From movie suggestions to self-driving vehicles, machine learning has revolutionised modern life. Experts are now using it to help solve one of humanity’s biggest problems: climate change.

With machine learning, we can use our abundance of historical climate data and observations to improve predictions of Earth’s future climate. And these predictions will have a major role in lessening our climate impact in the years ahead.

What is machine learning?

Machine learning is a branch of artificial intelligence. While it has become something of a buzzword, it is essentially a process of extracting patterns from data.

Machine learning algorithms use available data sets to develop a model. This model can then make predictions based on new data that were not part of the original data set.

Going back to our climate problem, there are two main approaches by which machine learning can help us further our understanding of climate: observations and modelling.

In recent years, the amount of available data from observation and climate models has grown exponentially. It’s impossible for humans to go through it all. Fortunately, machines can do that for us.

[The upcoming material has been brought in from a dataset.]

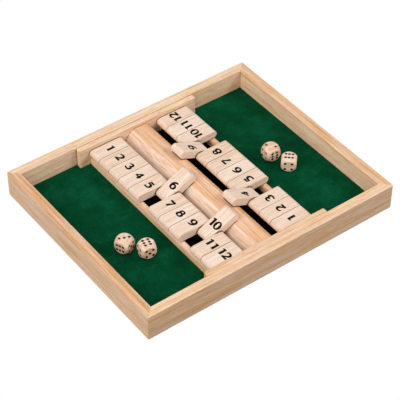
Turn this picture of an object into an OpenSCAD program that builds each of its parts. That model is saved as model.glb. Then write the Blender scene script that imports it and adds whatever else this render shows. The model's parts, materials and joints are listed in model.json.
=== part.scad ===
// Two-sided shut the box game: a mitred wooden tray with two felt throwing
// fields, and between them two facing rows of numbered tiles that flip over on
// rods and come to rest on a rounded centre bar.
// Millimetres, +Z up. X runs across the rows, Y along them. The origin is the
// centre of the tray on the surface it stands on.

/* [Tray] */
// Outer length of the tray, across the rows
tray_l = 340; // [280:1:420]
// Outer width of the tray, along the rows
tray_w = 279; // [220:1:340]
// Height of the rails
tray_h = 34; // [31:0.5:48]
// Thickness of the rails
rail_t = 12.2; // [9:0.1:16]
// Radius of the tray's upright corners
corner_r = 2; // [1:0.5:5]
// Width of the chamfer that eases the rails' top edges
rail_ease = 0.8; // [0.2:0.1:2]

/* [Base] */
// Height of the base panel's underside above the table
base_z = 3.2; // [2:0.1:6]
// Thickness of the plywood base panel
base_t = 3; // [2.5:0.5:5]
// Depth of the groove that holds the panel in each rail
groove_d = 5; // [3:0.5:7]
// Play of the panel between two facing grooves
groove_play = 0.4; // [0.2:0.1:1]
// Thickness of the felt
felt_t = 1.5; // [0.8:0.1:3]

/* [Mechanism frame] */
// Thickness of the end strips that carry the rods
strip_t = 7.7; // [5:0.1:10]
// How far the end strips run past the tile rests
strip_reach = 14.2; // [6:0.1:30]
// Step from the rails' top down to the end strips' top
strip_step = 1.1; // [0:0.1:4]
// Height of the tile rests' top above the table
rest_h = 18; // [17:0.1:24]
// Thickness of each tile rest, whose top is fully rounded
rest_t = 7.7; // [4:0.1:10]
// How far the open tiles reach past their rest
overhang = 1.5; // [1:0.1:5]

/* [Centre bar] */
// Width of the centre bar
bar_w = 40.7; // [34:0.1:50]
// Height of the centre bar's crest above the table
bar_h = 29.8; // [27:0.1:33]
// Height at which the centre bar's upright sides turn into its slopes
bar_side_h = 16.2; // [14:0.1:21]
// Half width of the flat crest before its shoulders are rounded
crest_half = 10.4; // [8:0.1:13]
// Radius of the centre bar's rounded shoulders
shoulder_r = 8; // [4:0.5:10]

/* [Tiles] */
// Number of tiles in each row
tile_count = 12; // [12:1:12]
// Length of a tile
tile_l = 45.7; // [42:0.1:50]
// Thickness of a tile, with fully rounded ends
tile_t = 10; // [8:0.1:10.5]
// Gap between neighbouring tiles
tile_gap = 0.35; // [0.3:0.05:1]
// Play of a whole row along its rod
row_slack = 3.4; // [1:0.1:6]
// Part of that play between each row and the back end strip
back_gap = 0.5; // [0.3:0.1:1]
// Least slot between the centre bar and the open tiles
slot_w = 4.8; // [3:0.1:8]
// Least distance between two facing tiles that are both flipped
meet_gap = 1; // [0.5:0.1:2]
// Distance from a tile's inner end to its rod hole
rod_inset = 10.7; // [8:0.1:13]
// Distance of the rod hole below the middle of the open tile
rod_drop = 0; // [0:0.1:1.5]
// Gap that an open tile keeps to its rest, and a flipped one to the bar
seat_gap = 0.25; // [0.2:0.05:0.5]

/* [Rods] */
// Diameter of the steel rods
rod_d = 4; // [2.5:0.1:5]
// Radial running clearance of a tile on its rod
rod_fit = 0.08; // [0.02:0.01:0.1]
// Radial clearance of a rod in its hole through an end strip
rod_seat = 0.03; // [0.01:0.01:0.05]
// Gap left between a rod's end and the rail behind it
rod_end_gap = 0.5; // [0.2:0.1:1]

/* [Dice] */
// Edge length of a die
die_s = 18; // [12:0.5:22]
// Diameter of the ball that rounds a die's corners, as a share of its edge
die_round = 1.3; // [1.25:0.01:1.5]
// Gap between a die and the felt
die_gap = 0.2; // [0.1:0.05:0.4]

/* [Hidden] */
$fn = 64;
// Extra length by which a cut runs out of the wood
over = 2;
rows = ["left", "right"];

// Tiles that lie flipped onto the centre bar, by number
flipped_left = [6, 10];
flipped_right = [9, 4];
// Centre of each die on its felt and its turn about the upright
dice = [[-118, -20.7, 22.5], [-102.5, -41.3, -12], [106.7, 2.8, -7], [112.7, -23.8, -43.5]];

base_top = base_z + base_t;
felt_top = base_top + felt_t;
inner_l = tray_l - 2*rail_t;
inner_w = tray_w - 2*rail_t;
row_span = inner_w - 2*strip_t;
strip_top = tray_h - strip_step;

// One row, measured outwards from the middle of the tray
tile_in = max(bar_w/2 + slot_w, tile_l - 2*rod_inset + meet_gap/2);
tile_out = tile_in + tile_l;
rod_x = tile_in + rod_inset;
tile_z = rest_h + seat_gap;
rod_z = tile_z + tile_t/2 - rod_drop;
rest_out = tile_out - overhang;
rest_in = rest_out - rest_t;
strip_half = rest_out + strip_reach;
tile_pitch = (row_span - row_slack)/tile_count;
tile_w = tile_pitch - tile_gap;

// Slope of the centre bar's sides and the centre of its rounded shoulder
slope = atan2(bar_h - bar_side_h, bar_w/2 - crest_half);
shoulder_z = bar_h - shoulder_r;
shoulder_x = (sin(slope)*bar_w/2 + cos(slope)*bar_side_h - shoulder_r
    - cos(slope)*shoulder_z)/sin(slope);

// Slope at which a flipped tile's lower face meets the shoulder
reach_x = rod_x - shoulder_x;
reach_z = rod_z - shoulder_z;
face_drop = tile_t/2 + rod_drop;
rest_slope = asin((face_drop + shoulder_r + seat_gap)/norm([reach_x, reach_z]))
    - atan2(reach_z, reach_x);
flip_turn = 180 - rest_slope;

module mirrored_x(side) {
    mirror([side < 0 ? 1 : 0, 0, 0]) children();
}

// Plan of the whole tray, with rounded corners
module tray_plan() {
    half_l = tray_l/2 - corner_r;
    half_w = tray_w/2 - corner_r;
    square([tray_l, 2*half_w], center = true);
    square([2*half_l, tray_w], center = true);
    for (sx = [-1, 1], sy = [-1, 1])
        translate([sx*half_l, sy*half_w]) circle(corner_r);
}

// A rail of the given length along X, outer face at y = 0, inner side +Y
module rail_stock(length) {
    e = rail_ease;
    rotate([90, 0, 90]) translate([0, 0, -length/2]) linear_extrude(length)
        difference() {
            polygon([[0, 0], [rail_t, 0], [rail_t, tray_h - e], [rail_t - e, tray_h],
                     [e, tray_h], [0, tray_h - e]]);
            translate([rail_t - groove_d, base_z]) square([groove_d + over, base_t]);
        }
}

// The rail along one side, with both ends mitred
module mitred_rail(length, offset_out) {
    intersection() {
        translate([0, -offset_out, 0]) rail_stock(length);
        translate([0, -offset_out, 0]) linear_extrude(tray_h)
            polygon([[-length/2, 0], [length/2, 0],
                     [length/2 - rail_t, rail_t], [-length/2 + rail_t, rail_t]]);
    }
}

module rail_front() {
    color("burlywood") intersection() {
        mitred_rail(tray_l, tray_w/2);
        linear_extrude(tray_h) tray_plan();
    }
}

module rail_back() { rotate([0, 0, 180]) rail_front(); }

module rail_left() {
    color("burlywood") intersection() {
        rotate([0, 0, -90]) mitred_rail(tray_w, tray_l/2);
        linear_extrude(tray_h) tray_plan();
    }
}

module rail_right() { rotate([0, 0, 180]) rail_left(); }

// Plywood panel held in the rails' grooves
module base_panel() {
    size = [inner_l + 2*groove_d - groove_play,
        inner_w + 2*groove_d - groove_play, base_t];
    color("tan") translate([0, 0, base_z + base_t/2]) cube(size, center = true);
}

// One throwing field, cut around the ends of the end strips
module felt(side) {
    color("darkgreen") mirrored_x(side) translate([0, 0, base_top]) linear_extrude(felt_t)
        difference() {
            translate([rest_out, -inner_w/2]) square([inner_l/2 - rest_out, inner_w]);
            for (sy = [-1, 1])
                translate([rest_out - over, sy*(inner_w - strip_t)/2 - strip_t/2])
                    square([strip_reach + over, strip_t]);
        }
}

module felt_left() { felt(-1); }
module felt_right() { felt(1); }

// Black cloth on the floor of the well under one row
module well_lining(side) {
    color("black") mirrored_x(side) translate([bar_w/2, -row_span/2, base_top])
        cube([rest_in - bar_w/2, row_span, felt_t]);
}

module well_lining_left() { well_lining(-1); }
module well_lining_right() { well_lining(1); }

// Strip against the rail, bored through for each rod; the rail closes the bore
module end_strip(side) {
    color("wheat") translate([0, side*(row_span + strip_t)/2, 0]) difference() {
        translate([-strip_half, -strip_t/2, base_top])
            cube([2*strip_half, strip_t, strip_top - base_top]);
        for (sx = [-1, 1])
            translate([sx*rod_x, 0, rod_z]) rotate([90, 0, 0])
                cylinder(r = rod_d/2 + rod_seat, h = strip_t + over, center = true);
    }
}

module end_strip_front() { end_strip(-1); }
module end_strip_back() { end_strip(1); }

// Low rail with a rounded top, on which the open tiles lie
module tile_rest(side) {
    r = rest_t/2;
    color("burlywood") mirrored_x(side) rotate([90, 0, 0])
        linear_extrude(row_span, center = true) {
            translate([rest_in, base_top]) square([rest_t, rest_h - r - base_top]);
            translate([rest_in + r, rest_h - r]) circle(r);
        }
}

module tile_rest_left() { tile_rest(-1); }
module tile_rest_right() { tile_rest(1); }

function arc(cx, cy, r, from, to, n) =
    [for (i = [0:n]) let (a = from + (to - from)*i/n) [cx + r*cos(a), cy + r*sin(a)]];

// Bar between the rows: upright sides, straight slopes, rounded shoulders
module centre_bar() {
    turn = 90 - slope;
    outline = concat(
        [[-bar_w/2, base_top], [bar_w/2, base_top], [bar_w/2, bar_side_h]],
        arc(shoulder_x, shoulder_z, shoulder_r, turn, 90, 12),
        arc(-shoulder_x, shoulder_z, shoulder_r, 90, 180 - turn, 12),
        [[-bar_w/2, bar_side_h]]);
    color("burlywood") rotate([90, 0, 0]) translate([0, 0, -row_span/2])
        linear_extrude(row_span) polygon(outline);
}

module rod(side) {
    length = row_span + 2*(strip_t - rod_end_gap);
    color("silver") translate([side*rod_x, 0, rod_z]) rotate([90, 0, 0])
        cylinder(d = rod_d, h = length, center = true);
}

module rod_left() { rod(-1); }
module rod_right() { rod(1); }

// A tile about its rod hole, lying outwards along +X as it does when open
module tile_blank() {
    r = tile_t/2;
    rotate([90, 0, 0]) difference() {
        linear_extrude(tile_w, center = true) translate([-rod_inset, rod_drop]) {
            translate([r, -r]) square([tile_l - tile_t, tile_t]);
            translate([r, 0]) circle(r);
            translate([tile_l - r, 0]) circle(r);
        }
        cylinder(r = rod_d/2 + rod_fit, h = tile_w + over, center = true);
    }
}

// Tile k of one row; tile 1 is at the back on the left, at the front on the right
module tile(side, k) {
    flipped = len(search(k, side < 0 ? flipped_left : flipped_right)) > 0;
    first_gap = side < 0 ? back_gap : row_slack + tile_gap - back_gap;
    y = row_span/2 - first_gap - tile_w/2 - (k - 1)*tile_pitch;
    color("antiquewhite") translate([side*rod_x, -side*y, rod_z]) mirrored_x(side)
        rotate([0, flipped ? -flip_turn : 0, 0]) tile_blank();
}

// A wooden die turned to a ball at its corners
module die(d) {
    p = dice[d - 1];
    color("wheat") translate([p[0], p[1], felt_top + die_gap + die_s/2]) rotate([0, 0, p[2]])
        intersection() {
            cube(die_s, center = true);
            sphere(d = die_s*die_round);
        }
}

rail_left();
rail_right();
rail_front();
rail_back();
base_panel();
felt_left();
felt_right();
well_lining_left();
well_lining_right();
end_strip_front();
end_strip_back();
tile_rest_left();
tile_rest_right();
centre_bar();
rod_left();
rod_right();
for (k = [1:tile_count]) {
    tile(-1, k);
    tile(1, k);
}
for (d = [1:4]) {
    die(d);
}
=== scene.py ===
import math
import random

import bpy
import numpy as np
from mathutils import Matrix, Vector
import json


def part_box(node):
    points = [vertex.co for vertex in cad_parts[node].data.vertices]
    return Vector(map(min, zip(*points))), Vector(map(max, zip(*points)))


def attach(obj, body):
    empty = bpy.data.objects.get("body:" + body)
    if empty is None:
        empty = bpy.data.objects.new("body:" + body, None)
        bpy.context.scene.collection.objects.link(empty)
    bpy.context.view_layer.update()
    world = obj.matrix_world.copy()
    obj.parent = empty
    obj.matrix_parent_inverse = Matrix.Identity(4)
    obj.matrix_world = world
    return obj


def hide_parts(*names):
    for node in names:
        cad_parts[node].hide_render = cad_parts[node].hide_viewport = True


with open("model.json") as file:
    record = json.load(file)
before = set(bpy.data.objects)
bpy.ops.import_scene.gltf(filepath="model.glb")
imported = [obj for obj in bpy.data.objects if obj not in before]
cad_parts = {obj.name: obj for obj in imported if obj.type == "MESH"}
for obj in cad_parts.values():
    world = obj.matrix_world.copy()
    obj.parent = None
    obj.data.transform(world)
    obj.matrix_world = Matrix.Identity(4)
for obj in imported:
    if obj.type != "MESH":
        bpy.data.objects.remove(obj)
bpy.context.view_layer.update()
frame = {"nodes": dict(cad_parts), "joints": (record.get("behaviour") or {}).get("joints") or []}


# ---- Tray rails ---------------------------------------------------------------------------
# Four rubberwood rails, planed, sanded and lacquered. The glued frame is rounded at its
# corners and eased along its edges as one, so it is modelled whole and parted at the mitres.

MM = 0.001
CORNER_ROUND = 2 * MM
EDGE_EASE = 0.9 * MM
MITRE_LINE = 0.12 * MM
GROOVE_DEPTH = 5 * MM
# How far a cutting solid reaches past what it cuts
PAST = 5 * MM
# How pale each rail is on its top and on its other faces: each rail's own wood tone, with
# painted light and shade that sets its top and its sides apart
RAIL_TONE_AND_PAINTED_LIGHT = {"left": (-0.28, -0.08), "right": (-0.16, 0.18), "front": (0.08, -0.08),
             "back": (0.18, 0.25)}
# How near to a face another one has to be to darken it with painted shade
CREVICE = 2.5 * MM
# Edges that turn by more degrees than this are shaded sharp
CREASE = 35


def alone(piece):
    """Makes a piece the only selected object and the active one."""
    bpy.ops.object.select_all(action="DESELECT")
    piece.select_set(True)
    bpy.context.view_layer.objects.active = piece


def block(name, low, high):
    """A cuboid between two corners, with its place in its mesh."""
    bpy.ops.object.select_all(action="DESELECT")
    bpy.ops.mesh.primitive_cube_add(size=1, location=(low + high) / 2, scale=high - low)
    bpy.ops.object.transform_apply()
    bpy.context.object.name = name
    return bpy.context.object


def duplicate(piece, name):
    """A copy of a piece with its own mesh."""
    made = piece.copy()
    made.data = piece.data.copy()
    made.name = name
    bpy.context.scene.collection.objects.link(made)
    return made


def apply_modifier(piece, kind, **settings):
    """Adds a modifier with these settings and applies it."""
    alone(piece)
    made = piece.modifiers.new(kind, kind)
    for key, value in settings.items():
        setattr(made, key, value)
    bpy.ops.object.modifier_apply(modifier=made.name)


def combine(piece, other, operation="DIFFERENCE", **settings):
    """Cuts, joins or intersects a piece with another solid, which is used up."""
    apply_modifier(piece, "BOOLEAN", object=other, operation=operation, solver="EXACT",
                   **{"material_mode": "INDEX", **settings})
    bpy.data.objects.remove(other)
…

this robot is 'machine learning'
AI and computers can greatly aid efforts to create accurate climate models for the future. Image: Josué Martínez-Moreno

Observations from space

Satellites are continuously monitoring the ocean’s surface, giving scientists useful insight into how ocean flows are changing.

NASA’s Surface Water and Ocean Topography (SWOT) satellite mission — scheduled to launch late next year — aims to observe the ocean surface in unprecedented detail compared with current satellites.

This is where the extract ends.